I would love to hear you respond to this comment when you didn't even read the article.
Game on!
Steve

Pennsburg, PA

#27 Aug 10, 2009
Sad story
Barbara Booey

Albany, NY

#28 Aug 10, 2009
I thought the article(s) around the time this happened said the load started somewhere locally, and he came down Rt. 145 from the north, and headed east on Rt. 22. No?
Barbara Booey

Albany, NY

#29 Aug 10, 2009
"Kostadinov, a driver for Indiana-based hauling company Vidov" -- sounds like a bunch of Russians.
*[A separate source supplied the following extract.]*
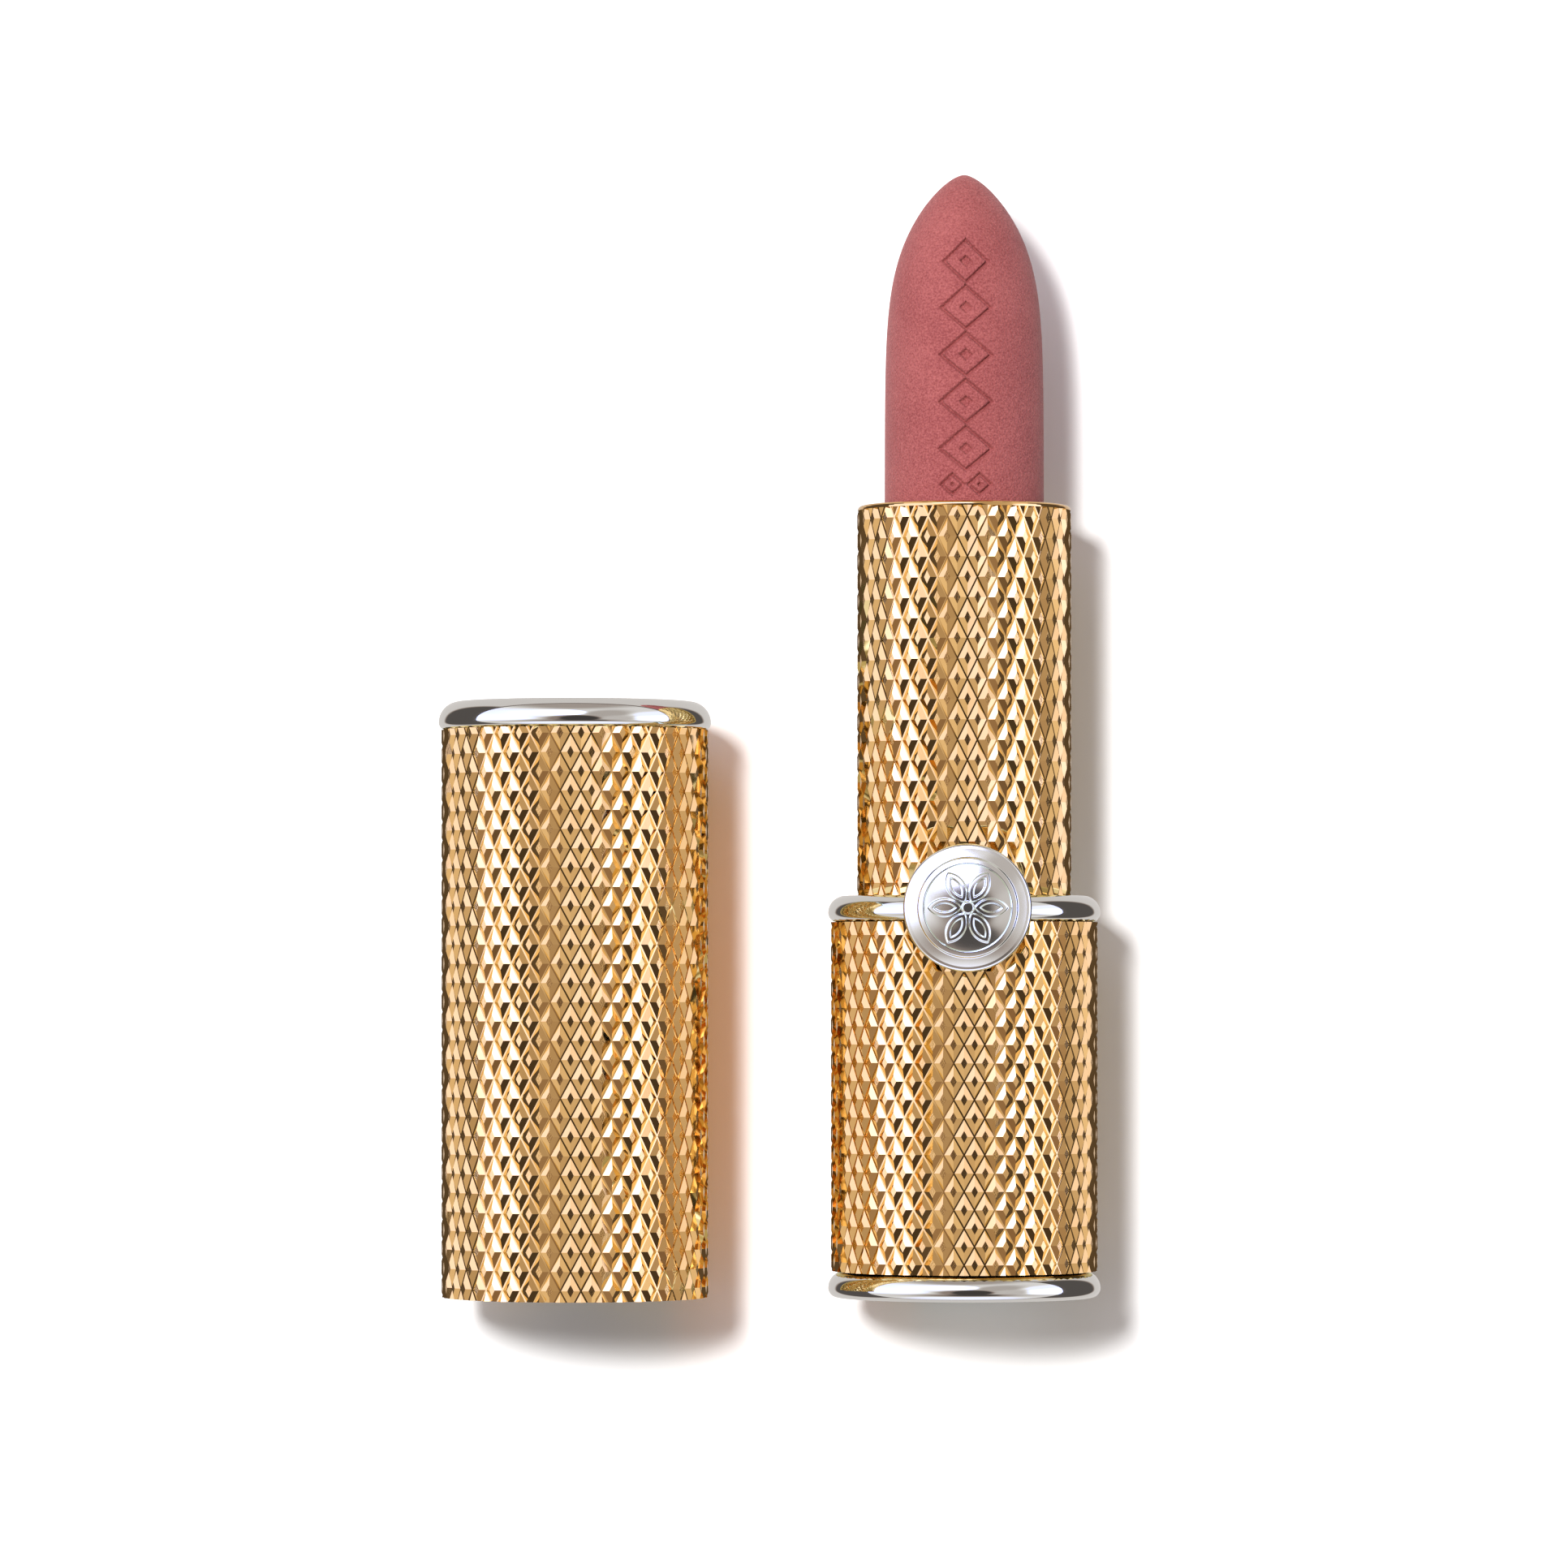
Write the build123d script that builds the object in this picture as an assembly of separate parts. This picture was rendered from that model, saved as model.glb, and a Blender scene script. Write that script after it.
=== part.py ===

Nyet?

“Trying to do the best I can.”

Since: Jul 07

Lehigh Valley, PA

#30 Aug 11, 2009
I don't remember that article, but if this guy got on at 145 I can't imagine he would be able to pick up enough speed in those few hundred yards to do that much damage when he hit that bridge... Especially in a big truck?!?!
Barbara Booey wrote:
I thought the article(s) around the time this happened said the load started somewhere locally, and he came down Rt. 145 from the north, and headed east on Rt. 22. No?
comment

Korea

#31 Aug 11, 2009
Regrettably tragic, but solution is standard bridge heights in the United States or at least on Interstate and Federal Highways. If that cannot be accomplished on US22 for some portions, then reroute to I-78 and ban trucks.
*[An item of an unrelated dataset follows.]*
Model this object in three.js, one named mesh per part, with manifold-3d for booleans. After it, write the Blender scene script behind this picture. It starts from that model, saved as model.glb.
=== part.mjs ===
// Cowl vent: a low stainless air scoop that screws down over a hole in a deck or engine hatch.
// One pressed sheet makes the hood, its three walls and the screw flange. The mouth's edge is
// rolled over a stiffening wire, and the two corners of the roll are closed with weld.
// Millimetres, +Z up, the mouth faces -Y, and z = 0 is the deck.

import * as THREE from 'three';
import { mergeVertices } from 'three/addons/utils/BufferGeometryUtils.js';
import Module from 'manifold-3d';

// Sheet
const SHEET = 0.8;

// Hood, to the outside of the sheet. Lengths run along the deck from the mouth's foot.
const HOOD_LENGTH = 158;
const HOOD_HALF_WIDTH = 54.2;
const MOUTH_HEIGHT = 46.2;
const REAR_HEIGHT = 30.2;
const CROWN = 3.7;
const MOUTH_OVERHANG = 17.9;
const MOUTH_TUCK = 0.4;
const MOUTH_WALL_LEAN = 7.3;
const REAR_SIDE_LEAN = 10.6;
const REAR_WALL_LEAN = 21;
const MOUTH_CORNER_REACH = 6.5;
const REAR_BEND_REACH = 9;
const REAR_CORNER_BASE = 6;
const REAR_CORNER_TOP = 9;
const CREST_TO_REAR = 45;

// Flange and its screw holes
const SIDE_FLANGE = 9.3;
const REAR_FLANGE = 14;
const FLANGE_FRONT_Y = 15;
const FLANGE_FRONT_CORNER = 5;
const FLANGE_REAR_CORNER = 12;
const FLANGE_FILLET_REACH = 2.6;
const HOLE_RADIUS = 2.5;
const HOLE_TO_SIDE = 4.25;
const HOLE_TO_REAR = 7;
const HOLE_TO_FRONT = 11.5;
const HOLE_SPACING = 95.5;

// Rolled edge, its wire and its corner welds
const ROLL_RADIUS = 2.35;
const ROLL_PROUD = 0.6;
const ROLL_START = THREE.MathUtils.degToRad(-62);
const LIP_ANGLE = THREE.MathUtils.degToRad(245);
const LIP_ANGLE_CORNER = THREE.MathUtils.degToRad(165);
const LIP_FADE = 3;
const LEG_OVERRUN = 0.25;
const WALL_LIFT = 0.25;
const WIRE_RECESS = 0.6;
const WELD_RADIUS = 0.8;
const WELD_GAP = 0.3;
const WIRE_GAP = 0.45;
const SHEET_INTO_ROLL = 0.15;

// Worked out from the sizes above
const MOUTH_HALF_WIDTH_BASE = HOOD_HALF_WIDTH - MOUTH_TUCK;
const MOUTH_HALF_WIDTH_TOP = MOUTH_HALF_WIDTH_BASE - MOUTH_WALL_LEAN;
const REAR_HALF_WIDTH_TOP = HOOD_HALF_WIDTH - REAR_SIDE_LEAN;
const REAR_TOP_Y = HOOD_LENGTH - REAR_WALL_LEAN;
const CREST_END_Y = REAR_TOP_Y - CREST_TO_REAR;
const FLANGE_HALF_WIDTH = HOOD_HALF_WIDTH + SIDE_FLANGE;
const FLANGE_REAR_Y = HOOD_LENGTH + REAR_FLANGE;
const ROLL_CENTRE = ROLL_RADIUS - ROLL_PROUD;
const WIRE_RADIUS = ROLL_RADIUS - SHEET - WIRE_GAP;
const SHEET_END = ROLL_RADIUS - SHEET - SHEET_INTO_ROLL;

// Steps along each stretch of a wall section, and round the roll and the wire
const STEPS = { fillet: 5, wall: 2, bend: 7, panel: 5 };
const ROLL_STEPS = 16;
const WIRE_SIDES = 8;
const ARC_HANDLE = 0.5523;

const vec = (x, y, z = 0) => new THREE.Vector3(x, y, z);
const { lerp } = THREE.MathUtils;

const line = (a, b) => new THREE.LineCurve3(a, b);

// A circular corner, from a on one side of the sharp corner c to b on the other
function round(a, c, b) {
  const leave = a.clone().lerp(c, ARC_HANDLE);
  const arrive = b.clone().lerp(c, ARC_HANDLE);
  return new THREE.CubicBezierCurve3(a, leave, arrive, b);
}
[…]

However, the guy is a moron for not knowing his maximum height of his load.

This is not first time. I remember a car carrier getting wedge under bridge at Trexlertown with a whole new load of new cars.

I would loved to see Fullertown exit closed on US22 and a new MacArthur interchange built that meets modern day safety, along with overpass bridges that meet modern highway standards.

As for that goof Bruce Davis who wants to lobby for $1 billion to improve US22. Not going to happen. The US doesn't build interstates to throw new money at 50 year old highways. The future of the Lehigh Valley is continued improvement and lane expansion of I-78 so get used to it Macungies, Saucons and Williams Township.

The Feds are more than willing to pump $2 billion into that but less than $200 million into US22. In the eyes of US DOT, US22 is your local road now. Kiss your real estate investments as is along LVIP. There will be no enhancements of significance other than shoulder improvements, acceleration and deceleration lanes, some exit eliminations and an occassional bridge improvement.
Oh Snap

Milford, PA

#32 Aug 11, 2009
Barbara Booey wrote:
"Kostadinov, a driver for Indiana-based hauling company Vidov" -- sounds like a bunch of Russians. Nyet?
Sure does.
Gary

Schnecksville, PA

#33 Aug 11, 2009
Allen 85 Alum wrote:
He should face charges, but I think his employer should be sitting next to him at the defense table. Although nothing that happens now will bring her back, but if they hold them both responsible may be just may be the operators will take a closer look and these trucking companies might think twice about pressuring their drivers into bad decissions preventing further tragedies.
That's true, he was probably driving under a ridiculous schedule.
I'm sure they'll pay in a civil lawsuit.

“Reality is subjective”

Since: Aug 08

Sellersville, PA

#34 Aug 11, 2009
Penndot to blame wrote:
Anyone ever consider that this WAS NOT the first time this has happened. I was raised in a family with alot of truck drivers and 99% of the accidents are due to 4-wheelers (aka cars) out on the road who dont understand yes tractor trailors have 18 wheels but they dont have 18 breaks!! so maybe you should all be a little more careful out on the road instead of driving like idiots.
Yo, clueless. IN THIS INSTANCE, which is all we're talking about, THIS 1%, as you will call it, was caused by the trucker not knowing the height of his load and the bridge heights on his route.

And, I happen to work the management side of logistics, wrecks caused by meathead truckers are far greater and far more fatal than you think.

The bottom line is this. The driver and the dispatcher didn't do their jobs on this. If they would have, this gal would be alive today.

I know the stats and how I have to rake guys like this over the coals for doing stupid stuff. I tell them "make sure your load is secure", "know your bridge heights", "know traffic patterns and speed limits" and so on... If he worked for the company I work for, he and the dispatcher would be under suspension pending investigation. I wouldn't let carelessness ruin my company or my job.

This really isn't a debate. The moment the guy said, "I didn't know the height of my load" he was cooked and so is the dispatcher.

“Reality is subjective”

Since: Aug 08

Sellersville, PA

#35 Aug 11, 2009
Comment - yup... look at old route 22 and see how much attention that road gets.